START

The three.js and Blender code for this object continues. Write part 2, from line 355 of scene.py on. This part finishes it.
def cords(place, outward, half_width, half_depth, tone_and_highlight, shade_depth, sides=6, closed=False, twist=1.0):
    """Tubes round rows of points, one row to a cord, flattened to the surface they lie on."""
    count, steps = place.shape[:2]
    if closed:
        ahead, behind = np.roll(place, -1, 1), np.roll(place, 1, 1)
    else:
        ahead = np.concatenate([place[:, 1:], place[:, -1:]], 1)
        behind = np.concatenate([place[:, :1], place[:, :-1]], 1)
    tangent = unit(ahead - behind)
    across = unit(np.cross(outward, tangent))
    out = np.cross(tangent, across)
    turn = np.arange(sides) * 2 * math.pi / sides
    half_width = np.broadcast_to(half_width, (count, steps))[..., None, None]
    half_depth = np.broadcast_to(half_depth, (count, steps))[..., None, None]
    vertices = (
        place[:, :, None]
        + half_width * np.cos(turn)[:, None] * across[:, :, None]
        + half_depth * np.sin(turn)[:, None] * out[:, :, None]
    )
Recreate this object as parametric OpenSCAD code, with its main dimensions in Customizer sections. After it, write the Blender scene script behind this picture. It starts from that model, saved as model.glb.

END

Written problem ->
Your task is to quote the listing above word for word.

Final result ->
The three.js and Blender code for this object continues. Write part 2, from line 355 of scene.py on. This part finishes it.
def cords(place, outward, half_width, half_depth, tone_and_highlight, shade_depth, sides=6, closed=False, twist=1.0):
    """Tubes round rows of points, one row to a cord, flattened to the surface they lie on."""
    count, steps = place.shape[:2]
    if closed:
        ahead, behind = np.roll(place, -1, 1), np.roll(place, 1, 1)
    else:
        ahead = np.concatenate([place[:, 1:], place[:, -1:]], 1)
        behind = np.concatenate([place[:, :1], place[:, :-1]], 1)
    tangent = unit(ahead - behind)
    across = unit(np.cross(outward, tangent))
    out = np.cross(tangent, across)
    turn = np.arange(sides) * 2 * math.pi / sides
    half_width = np.broadcast_to(half_width, (count, steps))[..., None, None]
    half_depth = np.broadcast_to(half_depth, (count, steps))[..., None, None]
    vertices = (
        place[:, :, None]
        + half_width * np.cos(turn)[:, None] * across[:, :, None]
        + half_depth * np.sin(turn)[:, None] * out[:, :, None]
    )
Recreate this object as parametric OpenSCAD code, with its main dimensions in Customizer sections. After it, write the Blender scene script behind this picture. It starts from that model, saved as model.glb.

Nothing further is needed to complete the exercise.